S3Tokenizer was initially introduced in CosyVoice [Paper] [Repo], it is a Supervised Semantic Speech Tokenizer based on the pre-trained SenseVoice-Large model, which enhances the semantic relationship of extracted tokens to textual and paralinguistic information, is robust to data noise, and reduces the reliance on clean data collection, thereby enabling the use of a broader range of data for model training.

However, as indicated in this [issue], the authors have no intention to open-source the PyTorch implementation of the S3Tokenizer, and only plan to release an ONNX file.
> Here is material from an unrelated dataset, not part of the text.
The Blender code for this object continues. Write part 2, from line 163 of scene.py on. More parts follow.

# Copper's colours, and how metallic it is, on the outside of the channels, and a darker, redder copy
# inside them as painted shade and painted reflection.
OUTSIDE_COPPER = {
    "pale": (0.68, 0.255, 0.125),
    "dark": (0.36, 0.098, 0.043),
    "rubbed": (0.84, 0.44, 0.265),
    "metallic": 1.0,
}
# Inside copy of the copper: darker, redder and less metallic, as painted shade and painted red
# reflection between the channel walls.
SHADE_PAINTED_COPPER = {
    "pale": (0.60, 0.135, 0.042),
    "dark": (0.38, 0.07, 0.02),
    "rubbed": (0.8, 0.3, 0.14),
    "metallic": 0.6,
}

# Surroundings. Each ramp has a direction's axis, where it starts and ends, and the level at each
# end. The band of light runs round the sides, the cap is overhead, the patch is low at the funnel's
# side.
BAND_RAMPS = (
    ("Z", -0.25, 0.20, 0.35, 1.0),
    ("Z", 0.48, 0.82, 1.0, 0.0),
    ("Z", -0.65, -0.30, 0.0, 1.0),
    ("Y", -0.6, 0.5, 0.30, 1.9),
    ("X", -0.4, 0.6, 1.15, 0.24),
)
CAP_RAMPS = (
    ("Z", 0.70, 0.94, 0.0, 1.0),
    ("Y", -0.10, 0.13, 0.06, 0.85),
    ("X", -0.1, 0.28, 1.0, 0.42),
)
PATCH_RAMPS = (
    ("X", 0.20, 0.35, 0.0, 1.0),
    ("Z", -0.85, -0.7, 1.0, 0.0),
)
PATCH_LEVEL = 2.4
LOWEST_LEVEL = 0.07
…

Additionally, users aiming to fine-tune CosyVoice must extract speech codes offline, with the batch size restricted to 1, a process that is notably time-consuming (refer to [cosyvoice/tools/extract_speech_token.py]).

This repository undertakes a reverse engineering of the S3Tokenizer, offering:

A pure PyTorch implementation of S3Tokenizer (see [model.py]), compatible with initializing weights from the released ONNX file (see [utils.py::onnx2torch()]).
High-throughput (distributed) batch inference, achieving a ~790x speedup compared to the original inference pipeline in [cosyvoice/tools/extract_speech_token.py].
The capability to perform online speech code extraction during SpeechLLM training.

Latest News 🎉

[2025/07/07] S3Tokenizer now has built-in long audio processing capabilities, requiring no additional operations from users!

Supported Models 🔥

Setup

pip install s3tokenizer

Usage-1: Offline batch inference

import s3tokenizer

tokenizer = s3tokenizer.load_model("speech_tokenizer_v1").cuda()  # or "speech_tokenizer_v1_25hz speech_tokenizer_v2_25hz speech_tokenizer_v3_25hz"

mels = []
wav_paths = ["s3tokenizer/assets/BAC009S0764W0121.wav", "s3tokenizer/assets/BAC009S0764W0122.wav"]
for wav_path in wav_paths:
    audio = s3tokenizer.load_audio(wav_path)
    mels.append(s3tokenizer.log_mel_spectrogram(audio))
mels, mels_lens = s3tokenizer.padding(mels)
codes, codes_lens = tokenizer.quantize(mels.cuda(), mels_lens.cuda())  # Automatically handles long audio internally!

for i in range(len(wav_paths)):
    print(codes[i, :codes_lens[i].item()])

Usage-2: Distributed offline batch inference via command-line tools

2.1 CPU batch inference

s3tokenizer --wav_scp xxx.scp \
            --device "cpu" \
            --output_dir "./" \
            --batch_size 32 \
            --model "speech_tokenizer_v1"  # or "speech_tokenizer_v1_25hz speech_tokenizer_v2_25hz speech_tokenizer_v3_25hz"

https://github.com/user-attachments/assets/d37d10fd-0e13-46a3-86b0-4cbec309086f

2.2 (Multi) GPU batch inference (a.k.a Distributed inference)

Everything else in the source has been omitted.